### Given request
Gather up the lines that contain "this".

### Dataset excerpts
--------------------------------

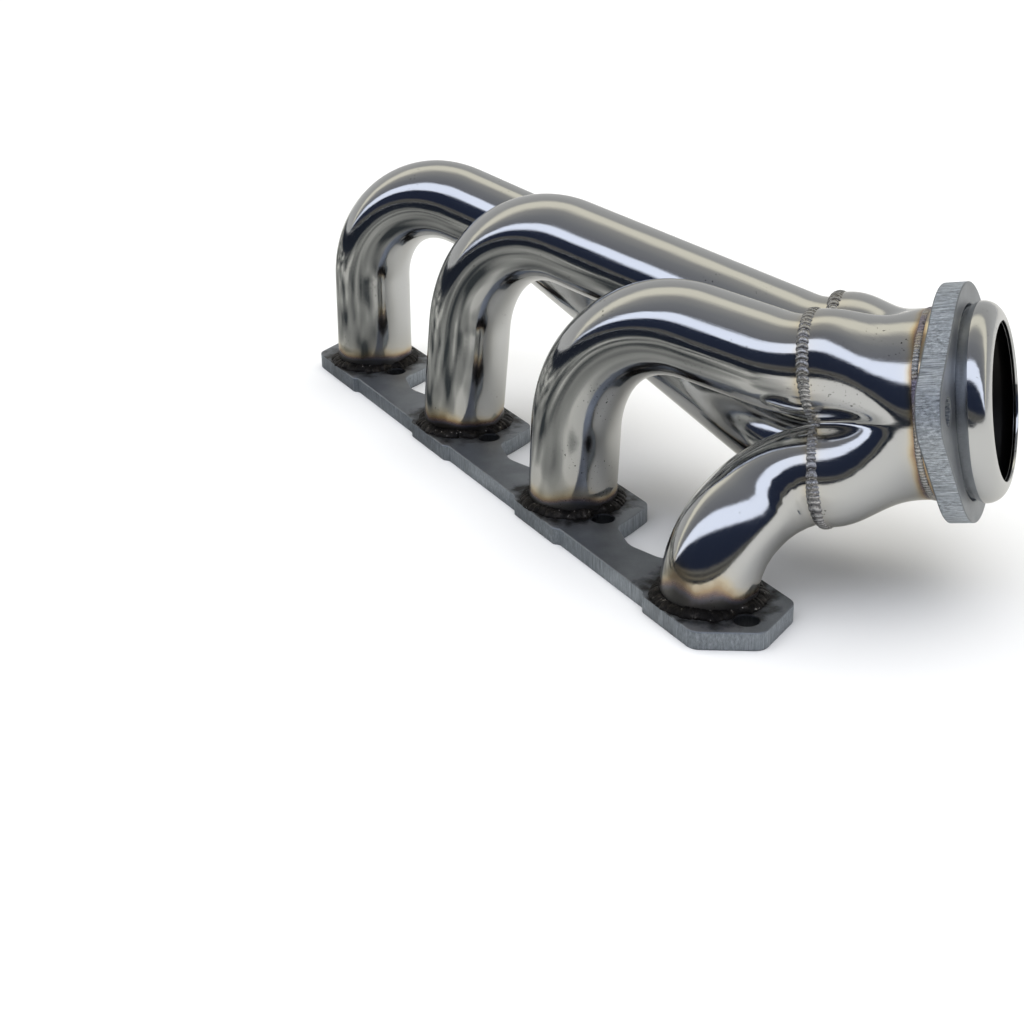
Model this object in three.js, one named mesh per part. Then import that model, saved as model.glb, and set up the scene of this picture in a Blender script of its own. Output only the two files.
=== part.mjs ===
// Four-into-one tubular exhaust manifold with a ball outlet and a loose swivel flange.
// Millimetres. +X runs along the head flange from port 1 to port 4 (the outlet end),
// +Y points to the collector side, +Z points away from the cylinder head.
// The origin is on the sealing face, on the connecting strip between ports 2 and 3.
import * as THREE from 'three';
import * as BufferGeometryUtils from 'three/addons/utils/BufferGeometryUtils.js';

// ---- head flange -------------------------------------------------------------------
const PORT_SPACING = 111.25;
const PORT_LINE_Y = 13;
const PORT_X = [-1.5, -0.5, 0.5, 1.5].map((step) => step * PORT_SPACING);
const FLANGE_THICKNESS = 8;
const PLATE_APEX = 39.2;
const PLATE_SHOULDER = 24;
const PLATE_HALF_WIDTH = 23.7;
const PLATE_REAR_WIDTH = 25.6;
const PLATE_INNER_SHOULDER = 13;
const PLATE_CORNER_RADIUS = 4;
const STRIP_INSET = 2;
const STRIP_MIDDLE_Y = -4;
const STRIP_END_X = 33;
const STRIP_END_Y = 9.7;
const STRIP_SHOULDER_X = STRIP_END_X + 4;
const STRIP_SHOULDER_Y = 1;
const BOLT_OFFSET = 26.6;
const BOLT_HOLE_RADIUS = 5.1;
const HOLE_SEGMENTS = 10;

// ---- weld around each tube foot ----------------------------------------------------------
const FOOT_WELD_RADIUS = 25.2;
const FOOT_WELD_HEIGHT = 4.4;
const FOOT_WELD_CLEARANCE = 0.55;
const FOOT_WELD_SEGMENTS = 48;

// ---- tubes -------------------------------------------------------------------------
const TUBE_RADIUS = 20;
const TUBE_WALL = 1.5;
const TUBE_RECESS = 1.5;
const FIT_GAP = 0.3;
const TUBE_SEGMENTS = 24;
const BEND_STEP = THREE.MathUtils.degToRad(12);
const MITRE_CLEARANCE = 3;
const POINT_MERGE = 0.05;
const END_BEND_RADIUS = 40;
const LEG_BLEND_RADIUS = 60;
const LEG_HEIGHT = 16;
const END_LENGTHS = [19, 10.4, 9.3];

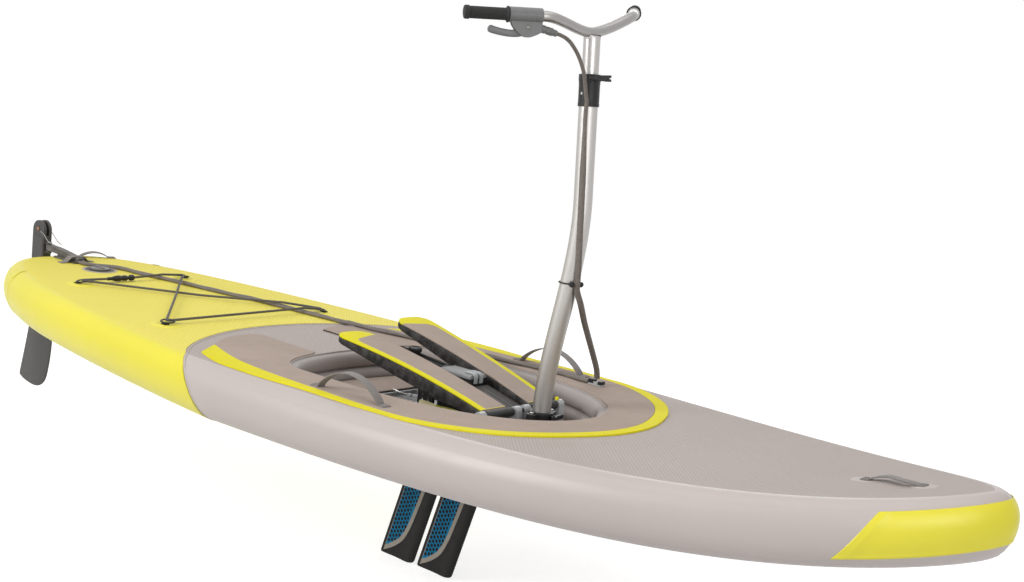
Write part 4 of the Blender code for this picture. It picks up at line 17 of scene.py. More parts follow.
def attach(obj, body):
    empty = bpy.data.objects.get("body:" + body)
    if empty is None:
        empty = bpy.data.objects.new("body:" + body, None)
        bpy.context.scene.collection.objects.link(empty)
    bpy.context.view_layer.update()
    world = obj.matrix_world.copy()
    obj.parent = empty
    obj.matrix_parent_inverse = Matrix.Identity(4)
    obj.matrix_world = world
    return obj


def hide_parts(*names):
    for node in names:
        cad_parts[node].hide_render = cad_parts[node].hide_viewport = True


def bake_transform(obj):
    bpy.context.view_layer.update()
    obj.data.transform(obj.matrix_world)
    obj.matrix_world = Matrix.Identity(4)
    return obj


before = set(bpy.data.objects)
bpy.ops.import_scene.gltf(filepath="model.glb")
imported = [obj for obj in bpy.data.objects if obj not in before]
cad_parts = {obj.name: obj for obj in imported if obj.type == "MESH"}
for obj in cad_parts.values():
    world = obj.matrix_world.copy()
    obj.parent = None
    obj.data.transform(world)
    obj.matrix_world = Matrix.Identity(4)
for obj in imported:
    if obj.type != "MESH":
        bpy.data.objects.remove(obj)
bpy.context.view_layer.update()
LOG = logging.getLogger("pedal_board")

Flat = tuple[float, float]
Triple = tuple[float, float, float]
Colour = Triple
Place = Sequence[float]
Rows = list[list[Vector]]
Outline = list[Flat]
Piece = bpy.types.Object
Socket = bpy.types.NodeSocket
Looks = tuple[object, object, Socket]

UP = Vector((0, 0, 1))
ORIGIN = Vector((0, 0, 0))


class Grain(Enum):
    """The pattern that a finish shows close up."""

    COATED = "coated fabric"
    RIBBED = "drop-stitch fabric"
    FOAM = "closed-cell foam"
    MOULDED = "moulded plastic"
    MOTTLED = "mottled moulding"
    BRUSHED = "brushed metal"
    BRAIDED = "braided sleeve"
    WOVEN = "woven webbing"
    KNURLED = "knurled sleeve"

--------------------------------

### Solved problem
Model this object in three.js, one named mesh per part. Then import that model, saved as model.glb, and set up the scene of this picture in a Blender script of its own. Output only the two files.
Write part 4 of the Blender code for this picture. It picks up at line 17 of scene.py. More parts follow.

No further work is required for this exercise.